Technical Deep-Dive: Trade Diverges from Physics
The most unsettling finding in the report is the widening gap between commercial schedules and physical reality. Commercially, WB6-EU trade contracted and transit-based trading weakened. Physically, however, electricity still moved according to network physics, not trader preferences. The report gives concrete examples: Albanian export schedules to Greece rose strongly, yet physical flows did not align proportionally; power continued to move through Albania toward Montenegro and Bosnia and Herzegovina and onward to EU border countries.
That divergence is not just a bookkeeping issue. It creates operational risk. The report links the pattern to unscheduled and loop flows, less efficient transmission capacity use, and a growing burden on balancing and security management. It also explicitly recalls the June 21, 2024 blackout, when near-simultaneous outages on 400 kV lines in Montenegro and Albania exposed the fragility of the South-North corridor and the costs of weak cross-border coordination. In the current setting, the same corridor could again become heavily loaded, but with less predictable commercial schedules to guide system operation.
Market Fragmentation: The Rise of CBAM-Free Routing
The report reads like a map of avoidance behaviour. Intra-WB6 exchanges intensified, while trade moved toward routes that do not trigger CBAM exposure. Albania’s zero default emission factor made it a natural winner, with export routes to Greece gaining importance. Greece then became a bridge to Bulgaria and Italy, effectively allowing some power to bypass the more exposed WB6 transit geography.

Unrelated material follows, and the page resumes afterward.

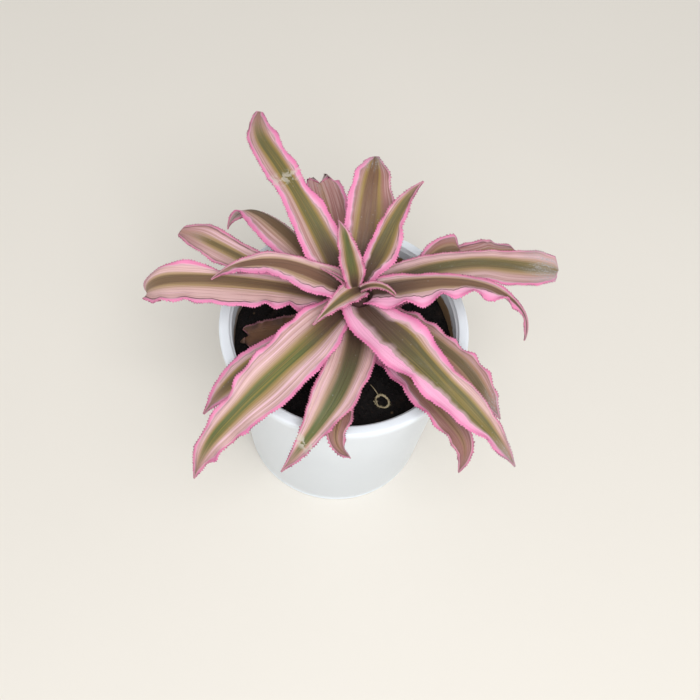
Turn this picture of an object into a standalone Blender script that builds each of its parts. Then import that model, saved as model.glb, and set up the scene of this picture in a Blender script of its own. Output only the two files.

This is why the Secretariat’s “CBAM-free route” language matters. It suggests that the market is not simply shrinking; it is reorganising itself around carbon liability. Transit-based trading through the WB6 is becoming less attractive, and that is a structural problem for regional integration because the WB6 has historically functioned not only as a set of markets, but also as a corridor between larger EU systems.
Financial Outlook
For project finance, the message is straightforward: ETS-linked carbon costs are now a core merchant-risk variable in the Western Balkans. The report states that the relevant Q1 2026 CBAM certificate price was based on an EU ETS quarterly weighted average of €75.36/tCO2eq, and that this price fell sharply after an initial increase as political debate over ETS reform intensified. That level of volatility matters because it directly changes export economics quarter by quarter.
For EBRD-style underwriting, this means more conservative assumptions are unavoidable. Revenue cases for new renewable projects in the WB6 should be stress-tested not only against power-price volatility and hydrology, but also against CBAM-induced basis risk on export routes. Projects that depend on merchant access to EU markets will need stronger carbon-risk sensitivity, more robust route diversification, and a clearer view of whether they are selling into a CBAM-exposed corridor or a CBAM-free one. The report’s core warning is that low-carbon systems may send stronger investment signals, while more carbon-intensive systems face a worsening structural handicap.
Strategic Recommendations
The Secretariat’s own policy direction is the right one: better clarity in CBAM electricity rules, stronger coordination between market participants and TSOs, and continued alignment of carbon pricing and market design across the region. Building on that, the practical priorities are clear. WB6 TSOs need tighter coordinated capacity calculation, stronger congestion management, and more transparent handling of transit flows. Policymakers should also close the information gap around proof of transit and improve rules that currently reward route avoidance over efficient system use.
The deeper objective is to stop the region from sliding into transit-based trading collapse. That means preserving market integration even as carbon policy changes the economics of exchange. If WB6 markets are left to fragment into isolated hydro winners and carbon-heavy losers, the region will not simply lose trade; it will lose the very interoperability that made its system valuable in the first place.